Un nome per gli Affare legali?
Marco D'Alberti, un altro possibile tassello di discontinuità per Draghi (stavolta giuridica)
Giurista, "fratello minore" di Sabino Cassese, allievo come lui di Massimo Severo Giannini, poi docente esperto di Diritto Amministrativo comparato
I passaggi al Cnel, alla Consob e all'Antitrust, le esperienze internazionali. Il report scritto con Giavazzi ai tempi di Monti. La diversità rispetto al mondo "Conte-Alpa".
Roma. C’è un punto in cui si intersecano due nomi del “tridente” di cui si parla a proposito della squadra ristretta di Mario Draghi, e cioè i tre esperti che il premier vorrebbe con sé come consiglieri per la pandemia (Giuseppe Remuzzi), per l’economia (Francesco Giavazzi) e per gli Affari legali (Marco D'Alberti). Ed è un’analisi sui contributi pubblici alle imprese del 2012, firmata, tra gli altri, da Francesco Giavazzi e Marco D’Alberti. Destinatario e committente: Mario Monti, allora presidente del Consiglio. Nelle premesse, redatte su incarico del Consiglio dei ministri del 30 aprile 2012, si legge, al primo punto, una frase indicativa dell’impostazione del report: “Seppure tagli alla spesa pubblica possono ridurre il reddito di particolari settori della società, una riduzione della spesa nel suo complesso, se destinata a diminuire la pressione fiscale, ha effetti espansivi sull’economia. Non si deve quindi cedere alla tentazione di riallocare la spesa, tagliando spese meno efficienti…è solo utilizzando una riduzione della spesa per finanziare una corrispondente diminuzione della pressione fiscale che si favorisce davvero la crescita”. Seguono altre considerazioni su sussidi, contributi pubblici e incertezza normativa, nel contesto di allora, e cioè nel quadro “macroeconomico della crisi del debito sovrano in alcuni paesi”.

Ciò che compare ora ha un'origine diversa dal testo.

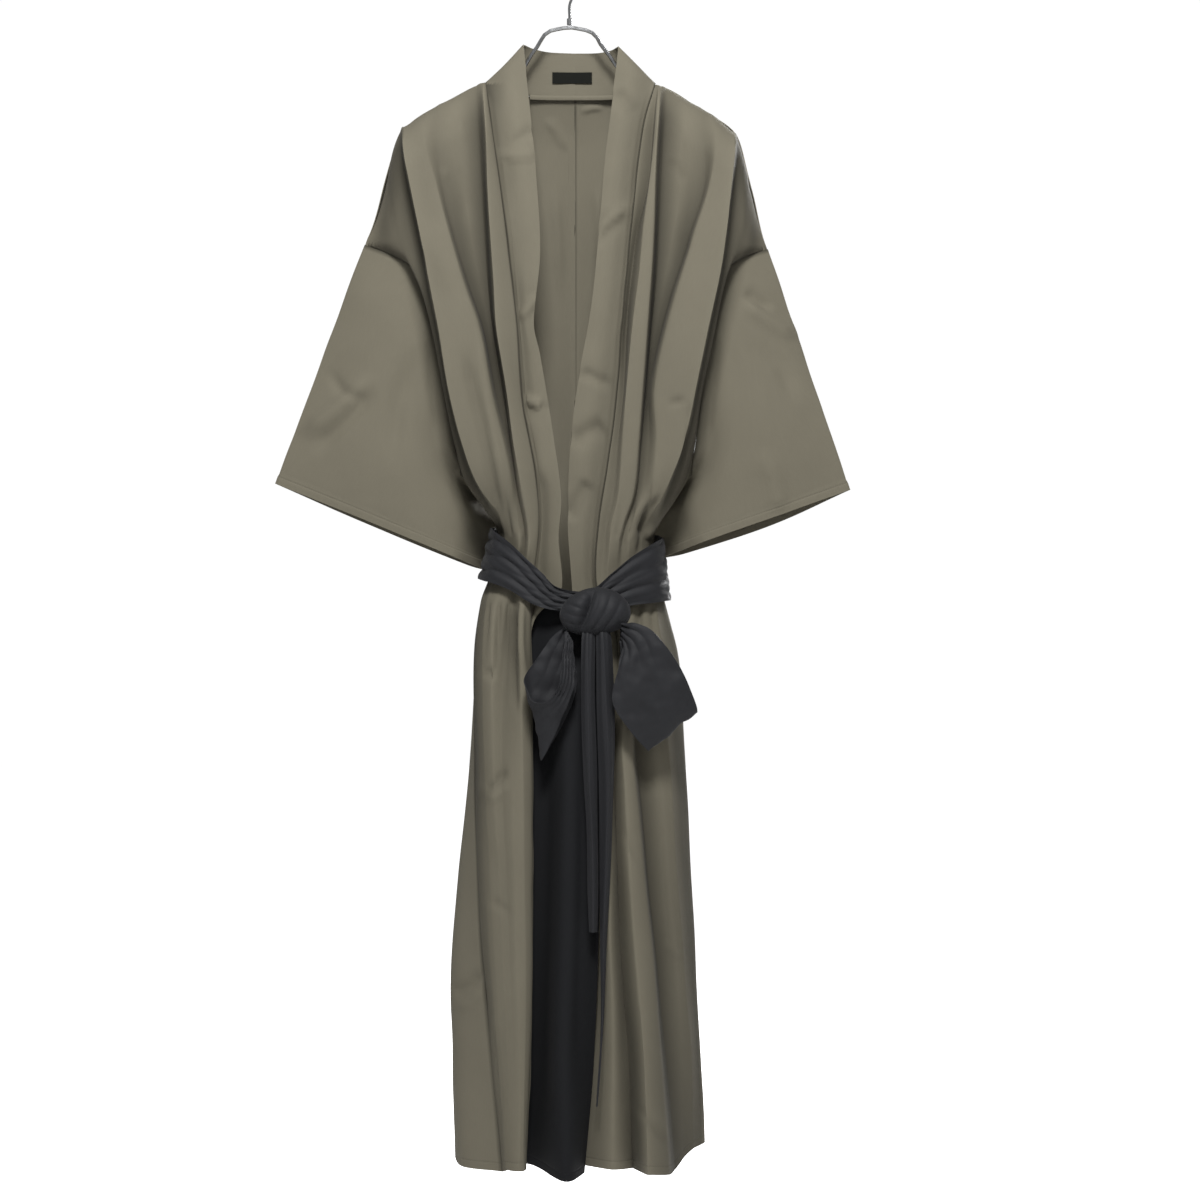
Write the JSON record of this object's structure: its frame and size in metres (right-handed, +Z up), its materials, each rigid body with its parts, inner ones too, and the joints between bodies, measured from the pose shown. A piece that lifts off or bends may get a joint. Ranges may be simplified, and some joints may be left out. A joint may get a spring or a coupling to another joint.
{
  "type": "kimono coat on a hanger",
  "caption": "Long kimono coat with wide short sleeves, neck band and a sash tied in a bow, hanging on a wire hanger.",
  "frame": {"origin": "the inside top of the hanger's hook, where the rail bears", "axes": "+Z up, +X to the wearer's left, and the fronts of the coat face -Y"},
  "size_m": [0.6605, 0.2374, 1.3793],
  "materials": {
    "khaki_cloth": "matte twill",
    "black_cloth": "matte twill",
    "sash_cloth": "fine plain weave",
    "label_cloth": "blank satin weave",
    "steel": "bright wire"
  },
  "bodies": {
    "root": {"front_right": "khaki_cloth", "front_left": "khaki_cloth", "back_right": "khaki_cloth", "back_left": "khaki_cloth", "sleeve_right": "khaki_cloth", "sleeve_left": "khaki_cloth", "band_right": "khaki_cloth", "band_left": "khaki_cloth", "front_panel": "black_cloth", "label": "label_cloth", "sash_waist": "sash_cloth", "sash_knot": "sash_cloth", "sash_loop_right": "sash_cloth", "sash_loop_left": "sash_cloth", "sash_end_right": "sash_cloth", "sash_end_left": "sash_cloth", "hanger_frame": "steel", "hanger_nut": "steel", "hanger_hook": "steel"}
  },
  "joints": []
}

Cambiato il contesto, restano gli uomini: uno dei migliori dei mondi possibili a livello di esperti che Draghi vorrebbe accanto. E se Francesco Giavazzi è già noto al mondo politico oltreché universitario, D’Alberti gode di stima tenace ma sotterranea, non soltanto in Italia, dove è stato docente (all’Università di Camerino, Urbino e Ancona e alla Sapienza di Roma), ma anche oltre confine e oltremare: ha insegnato infatti a Yale, Harvard e Cambridge. Ed è qui, al crocevia tra ambiente ex montiano-internazionale e grandi accademie estere (tra cui l’Acadèmie international de droit comparé) che risiede il primo dei motivi – la chiara fama – che fa di D’Alberti un possibile e credibile nome da alto consigliere nel governo Draghi. L’altra ragione riguarda l’appartenenza di D’Alberti al cerchio ristretto del giurista e giudice emerito della Corte Costituzionale Sabino Cassese, sorta di “fratello maggiore” accademico per D’Alberti (sono stati entrambi allievi del grande giurista Massimo Severo Giannini) nonché estimatore: “Se fosse lui il prescelto, chi meglio di lui?”, dice Cassese dell’esperto di Diritto amministrativo comparato.

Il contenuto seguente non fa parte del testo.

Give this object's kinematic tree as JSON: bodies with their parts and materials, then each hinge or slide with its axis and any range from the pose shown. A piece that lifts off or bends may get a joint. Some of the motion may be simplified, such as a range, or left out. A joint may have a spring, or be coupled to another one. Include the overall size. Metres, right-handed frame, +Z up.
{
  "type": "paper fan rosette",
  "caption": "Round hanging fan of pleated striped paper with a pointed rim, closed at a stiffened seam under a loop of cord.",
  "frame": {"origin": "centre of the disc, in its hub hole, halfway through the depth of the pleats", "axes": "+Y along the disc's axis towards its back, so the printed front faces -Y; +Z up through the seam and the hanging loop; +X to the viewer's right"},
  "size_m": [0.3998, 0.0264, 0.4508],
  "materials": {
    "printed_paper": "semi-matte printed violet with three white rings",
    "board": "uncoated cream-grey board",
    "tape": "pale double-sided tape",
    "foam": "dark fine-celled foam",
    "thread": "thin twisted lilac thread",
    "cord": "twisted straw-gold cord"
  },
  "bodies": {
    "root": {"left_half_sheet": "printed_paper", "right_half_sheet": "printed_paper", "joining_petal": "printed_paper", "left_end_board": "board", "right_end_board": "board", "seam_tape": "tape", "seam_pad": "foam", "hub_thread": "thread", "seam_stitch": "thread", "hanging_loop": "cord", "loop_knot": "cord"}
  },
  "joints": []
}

E se il mondo di D’Alberti è quello di Cassese, notano in ambienti non lontani da quelli draghiani, “certo non può essere quello di Giuseppe Conte e di Guido Alpa, il mentore dell’ex premier”. E insomma D’Alberti sembra essere un altro tassello di discontinuità, stavolta giuridica. Non per niente il professor Cassese, che in epoca contiana spiegava e rispiegava perché l’uso dei Dpcm presentasse “l’inconveniente” della “confusione” e dell’invasione”, negli ultimi giorni ha pubblicamente indicato a Draghi “gli errori da evitare”, a partire dal campo della Giustizia. Il resto lo spiega il percorso di D’Alberti, uomo schivo nell’eloquio e nei modi, “a lezione come durante le conferenze sulla storia dell’impresa italiana”, racconta un ex collega; ed è un percorso che passa per il Cnel (D’Alberti è stato consigliere tra il 1995 e il 1997), l’Antitrust (di cui è stato componente dal 1997 al 2004), la Consob (componente del comitato scientifico negli anni Novanta). E passa per volumi editi dal Mulino, per esempio su “La dirigenza pubblica” e “L’alta burocrazia” – quella con cui potrebbe presto avere a che fare.